I don’t write about sex very often. Maybe it’s because I don’t know very much!
But I just read that October is National Family Sexuality Month, an effort to promote open communication within families about sexuality.
Well, this reminded me a particular day many years ago. I’ve written about it before, so if you’ve already read it, just bear with me.
According to the newspaper’s TV schedule, a show was coming on late that afternoon about teaching children how to say “no” to strangers.
Excellent, I thought. As a mother of youngsters, I wanted them to stay away from strangers and not to be tempted ever by candy or any other enticement. Without being pushy, I had us all in the room with the television when the program began. And so, we sat down and casually tuned in to watch the show.

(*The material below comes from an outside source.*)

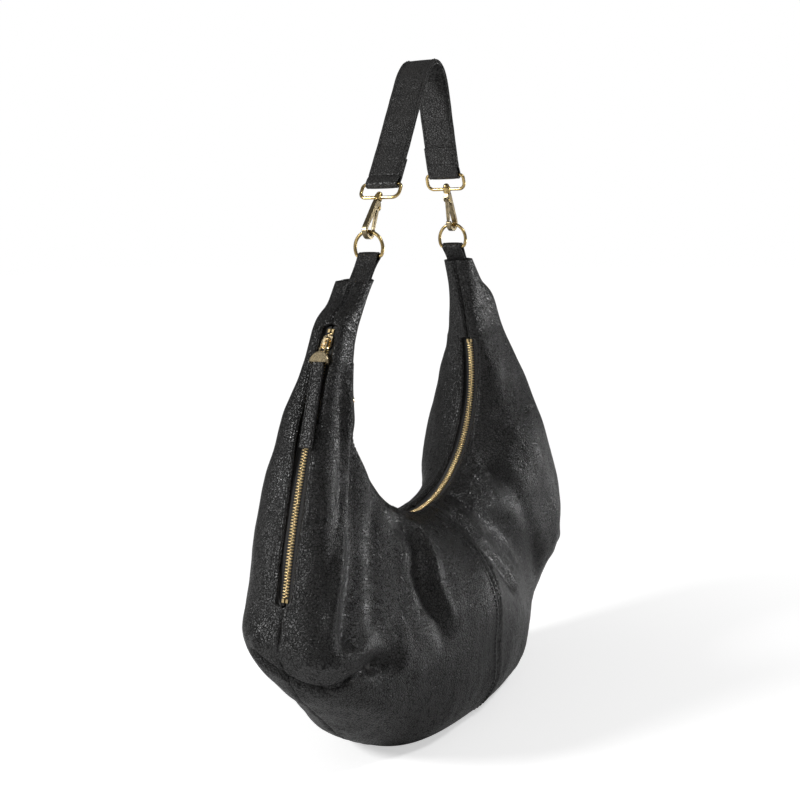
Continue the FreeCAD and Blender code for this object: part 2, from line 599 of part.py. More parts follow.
def loop():
    """Rounded frame in the YZ plane with the swivel's barrel on its lower bar."""
    low, high = BARREL_AT, LOOP_AT
    r_low, r_high = 6.0, 3.5

    def at(y, z):
        return V(0, y, z)

    diagonal = math.sqrt(0.5)
    edges = [Part.makeLine(at(-LOOP_HALF + r_low, low), at(LOOP_HALF - r_low, low)),
             Part.makeLine(at(-LOOP_HALF + r_high, high), at(LOOP_HALF - r_high, high))]
    for sign in (-1, 1):
        edge = sign * LOOP_HALF
        inset = sign * r_low
        edges.append(Part.Arc(at(edge - inset, low),
                              at(edge - inset + inset * diagonal, low + r_low - r_low * diagonal),
                              at(edge, low + r_low)).toShape())
        edges.append(Part.makeLine(at(edge, low + r_low), at(edge, high - r_high)))
        inset = sign * r_high
        edges.append(Part.Arc(at(edge, high - r_high),
                              at(edge - inset + inset * diagonal, high - r_high + r_high * diagonal),
                              at(edge - inset, high)).toShape())
    frame = swept_rod(Part.Wire(Part.__sortEdges__(edges)), ROD_R)
    boss = Part.makeCylinder(BOSS_R, BOSS_HIGH - BOSS_LOW, V(0, 0, BOSS_LOW), UP)
    boss = boss.makeFillet(0.8, [e for e in boss.Edges if e.Length > 10 and e.BoundBox.ZLength < 0.01])
    bore = Part.makeCylinder(SWIVEL_R + SWIVEL_CLEAR, BOSS_HIGH - BOSS_LOW + 4, V(0, 0, BOSS_LOW - 2), UP)
    return frame.fuse(boss).cut(bore).removeSplitter()


def hung(shape, lean, right):
    """Lean a shape built about the rod's centre, and hang it on the left or right ring."""
    placed = shape.copy()
    placed.rotate(ORIGIN, ALONG_Y, lean)
    placed.translate(V(-RING_X, 0, RING_Z + RING_R))
    return mirrored(placed) if right else placed


def gate_spring():
    """Torsion spring beside the gate, round its pin."""
    return Part.makeTorus(SPRING_R, SPRING_WIRE_R, V(PIVOT[0], GATE_HALF - SPRING_SEAT / 2, PIVOT[1]), ALONG_Y)


for name, lean, right in (("left", LEFT_LEAN, False), ("right", RIGHT_LEAN, True)):
    save(hung(hook_body(), lean, right), "hook_" + name)
    save(hung(gate(), lean, right), "gate_" + name)
    save(hung(gate_pin(), lean, right), "gate_pin_" + name)
    save(hung(gate_spring(), lean, right), "gate_spring_" + name)
    save(hung(swivel_rivet(), lean, right), "swivel_rivet_" + name)
    save(hung(loop(), lean, right), "loop_" + name)

# ---------------------------------------------------------------- strap

CROWN = ((-34.0, 520.0), (-15.0, 551.0), (-0.5, 575.0), (12.5, 594.0), (27.0, 603.0), (40.5, 595.0),
         (48.0, 575.0), (53.0, 550.0), (58.6, 526.0))
FOLD_SEAT = 8.0                  # strap's end above the loop's bar
FOLD_LAP = 27.0                  # how far the folded end runs up the strap's inner face
LAP_CLEAR = 0.4
STRAP_SAMPLES = 60


def bar_point(lean, right):
    """Centre of a loop's upper bar."""
    a = math.radians(lean)
    x = -RING_X + LOOP_AT * math.sin(a)
    return V(-x if right else x, 0, RING_Z + RING_R + LOOP_AT * math.cos(a))


bars = (bar_point(LEFT_LEAN, False), bar_point(RIGHT_LEAN, True))
middle_line = Part.BSplineCurve()
middle_line.interpolate([bars[0]] + [V(x, 0, z) for x, z in CROWN] + [bars[1]])


def line_at(length):
    """Point of the strap's middle line, and the direction out of the arch, at a length along it."""
    u = middle_line.parameterAtDistance(length)
    along = middle_line.tangent(u)[0]
    return middle_line.value(u), V(-along.z, 0, along.x)


def strap_layer(low, high, start, end):
    """One layer of the strap between two offsets from its middle line."""
    samples = [start + (end - start) * i / STRAP_SAMPLES for i in range(STRAP_SAMPLES + 1)]
    sides = []
    for offset in (low, high):
        curve = Part.BSplineCurve()
        curve.interpolate([line_at(s)[0] + line_at(s)[1] * offset for s in samples])
        sides.append(curve.toShape())
    ends = [Part.makeLine(sides[0].valueAt(p), sides[1].valueAt(q)) for p, q in (
        (sides[0].FirstParameter, sides[1].FirstParameter), (sides[0].LastParameter, sides[1].LastParameter))]
    face = Part.Face(Part.Wire(Part.__sortEdges__(sides + ends)))
    layer = face.extrude(V(0, 2 * STRAP_HALF, 0))
    layer.translate(V(0, -STRAP_HALF, 0))
    return layer


def strap_fold(bar, start, end, inward):
    """The strap's end, folded round a loop's bar and lapped up the inner face."""
    hole_r = ROD_R + FOLD_CLEAR
    outer_r = hole_r + FOLD_LEATHER
    eye = rod_y(0, 0, outer_r, -STRAP_HALF, STRAP_HALF).cut(rod_y(0, 0, hole_r, -FAR, FAR))
    eye = eye.common(box((-FAR, -FAR, -FAR), (FAR, FAR, 0)))
    outer_leg = prism(((-outer_r * inward, 0), (-hole_r * inward, 0),
                       (0, FOLD_SEAT - 0.3), (-STRAP_LAYER * inward, FOLD_SEAT - 0.3)), STRAP_HALF)
    lap = STRAP_LAYER + LAP_CLEAR
    inner_leg = prism(((hole_r * inward, 0), (outer_r * inward, 0), ((lap + FOLD_LEATHER) * inward, FOLD_SEAT),
                       ((lap + FOLD_LEATHER) * inward, FOLD_LAP), (lap * inward, FOLD_LAP),
                       (lap * inward, FOLD_SEAT - 1.5)), STRAP_HALF)
    fold = eye.fuse([outer_leg, inner_leg]).removeSplitter()
    along = line_at(end)[0] - line_at(start)[0]
    fold.rotate(ORIGIN, ALONG_Y, math.degrees(math.atan2(along.x, along.z)))
    fold.translate(bar)
    return fold


strap_length = middle_line.length()
strap_ends = (FOLD_SEAT, strap_length - FOLD_SEAT)
save(strap_layer(0.0, STRAP_LAYER, *strap_ends), "strap_outer")
save(strap_layer(-STRAP_LAYER, 0.0, *strap_ends), "strap_inner")
save(strap_fold(bars[0], 0.0, FOLD_LAP, 1.0), "strap_fold_left")
save(strap_fold(bars[1], strap_length, strap_length - FOLD_LAP, -1.0), "strap_fold_right")
print("strap length", round(strap_length, 1), "bars", bars)
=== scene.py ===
import bpy
import math
import numpy as np
from mathutils import Matrix, Vector


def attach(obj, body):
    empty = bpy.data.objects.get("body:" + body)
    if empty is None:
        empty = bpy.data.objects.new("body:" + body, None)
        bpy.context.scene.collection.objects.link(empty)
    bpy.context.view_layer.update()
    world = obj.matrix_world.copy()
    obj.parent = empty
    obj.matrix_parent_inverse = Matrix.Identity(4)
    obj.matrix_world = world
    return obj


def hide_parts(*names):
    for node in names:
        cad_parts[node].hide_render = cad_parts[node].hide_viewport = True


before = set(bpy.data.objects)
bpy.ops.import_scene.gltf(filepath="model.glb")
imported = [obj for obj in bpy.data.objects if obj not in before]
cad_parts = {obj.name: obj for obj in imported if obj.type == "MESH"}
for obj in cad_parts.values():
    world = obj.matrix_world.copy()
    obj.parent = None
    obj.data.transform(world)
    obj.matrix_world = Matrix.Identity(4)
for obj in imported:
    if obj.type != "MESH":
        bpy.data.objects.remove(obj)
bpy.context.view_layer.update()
MM = 0.001
Y_AXIS = np.array((0.0, 1.0, 0.0))

# ---------------------------------------------------------------- camera, light and floor

LENS = 60.75
SENSOR = 36.0
VIEW_AZIMUTH = math.radians(-59.5)
VIEW_ELEVATION = math.radians(9.0)
VIEW_ROLL = math.radians(-2.02)
VIEW_DISTANCE = 1.2268
VIEW_TARGET = Vector((-0.0325, 0.0004, 0.3008))
ROOM_LIGHT = 0.15                # glow of the room, beside the white that the camera sees
# name, place and target in metres, width in metres and power in watts
LIGHTS = (
    ("key", (-1.5, 1.0, 1.1), (-0.1, 0.0, 0.2), 0.5, 29.0),
    ("front", (0.2, -1.4, 2.0), (0.0, 0.0, 0.2), 0.4, 14.0),
    ("side", (1.6, -1.0, 0.12), (0.1, 0.0, 0.05), 0.35, 8.5),
)
FLOOR_HALF = 6.0
FLOOR_DROP = 0.0004              # below the bag's lowest point
FLOOR_FADE = (0.22, 0.75)        # distances from the bag over which the paper turns white
FLOOR_GLOW = (0.54, 0.48)        # what the camera sees near the bag, and how much more far away


def make_camera():
    data = bpy.data.cameras.new("camera")
    data.lens = LENS
    data.sensor_width = SENSOR
    data.clip_start = 0.05
    data.clip_end = 50.0
    camera = bpy.data.objects.new("camera", data)
    bpy.context.scene.collection.objects.link(camera)
    a, e = VIEW_AZIMUTH, VIEW_ELEVATION
    back = Vector((math.sin(a) * math.cos(e), -math.cos(a) * math.cos(e), math.sin(e)))
    right = Vector((math.cos(a), math.sin(a), 0.0))
    up = back.cross(right)
    r = VIEW_ROLL
    side = right * math.cos(r) + up * math.sin(r)
    top = up * math.cos(r) - right * math.sin(r)
    turn = Matrix((side, top, back)).transposed().to_4x4()
    camera.matrix_world = Matrix.Translation(VIEW_TARGET + back * VIEW_DISTANCE) @ turn
    bpy.context.scene.camera = camera


def area_light(name, place, target, size, power):
    data = bpy.data.lights.new(name, "AREA")
    data.shape = "DISK"
    data.size = size
    data.energy = power
    lamp = bpy.data.objects.new(name, data)
    bpy.context.scene.collection.objects.link(lamp)
    lamp.location = place
    lamp.rotation_euler = (Vector(target) - Vector(place)).to_track_quat("-Z", "Y").to_euler()


def make_studio():
    scene = bpy.context.scene
    scene.view_settings.view_transform = "Standard"
    world = bpy.data.worlds.new("studio")
    world.use_nodes = True
    nodes, links = world.node_tree.nodes, world.node_tree.links
    glow = nodes["Background"]
    glow.inputs["Color"].default_value = (1.0, 1.0, 1.0, 1.0)
    path = nodes.new("ShaderNodeLightPath")
    seen = nodes.new("ShaderNodeMapRange")
    seen.inputs["To Min"].default_value = ROOM_LIGHT
    seen.inputs["To Max"].default_value = 1.0
    links.new(path.outputs["Is Camera Ray"], seen.inputs["Value"])
    links.new(seen.outputs["Result"], glow.inputs["Strength"])
    scene.world = world
    for light in LIGHTS:
        area_light(*light)


def make_floor():
    """Pale paper that fades into the white around it."""
    mesh = bpy.data.meshes.new("floor")
    corners = [(-FLOOR_HALF, -FLOOR_HALF, 0), (FLOOR_HALF, -FLOOR_HALF, 0),
               (FLOOR_HALF, FLOOR_HALF, 0), (-FLOOR_HALF, FLOOR_HALF, 0)]
    mesh.from_pydata(corners, [], [(0, 1, 2, 3)])
    floor = bpy.data.objects.new("floor", mesh)
    bpy.context.scene.collection.objects.link(floor)
    floor.location.z = -FLOOR_DROP
    p = Paint("floor_paint")
    reach = p.add("ShaderNodeVectorMath", {0: p.place}, operation="LENGTH").outputs["Value"]
    far = p.span(reach, *FLOOR_FADE, 0.0, 1.0)
    mottle = p.span(p.noise(4.0, 2.0), 0.3, 0.7, 0.92, 0.94)
    paper = p.add("ShaderNodeCombineColor", {0: mottle, 1: mottle, 2: mottle}).outputs[0]
    seen = p.add("ShaderNodeLightPath").outputs["Is Camera Ray"]
    white = p.math("MULTIPLY", far, seen)
    near_glow, far_glow = FLOOR_GLOW
    glow = p.math("MULTIPLY", seen, p.math("MULTIPLY_ADD", far, far_glow, near_glow))
    p.set(Base_Color=p.blend(white, paper, grey(0.0)), Roughness=0.8, Specular_IOR_Level=0.0,
          Emission_Color=grey(1.0), Emission_Strength=glow)
    mesh.materials.append(p.material)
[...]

After a few minutes of discussion about saying “no” to strangers, the conversation changed somewhat. It went from saying “no” to strangers to just saying “no” in general. And then, finally, the program’s focus turned to relationships between teenagers and beyond. The talk was about saying “no” to “doing it.” Should a person wait for love? True love? Commitment? Marriage? What? When was the right time?
As one might imagine, the children were engrossed in the discussion. Then all of a sudden, Tiffany blurted out, “I’m confused!”
“Why?” I asked.
“Because,” she replied, “they’re talking about when to do it and I don’t even know what it is!”
Keep watching, honey, just keep watching.
And there you have it - our celebration of National Family Sexuality Month!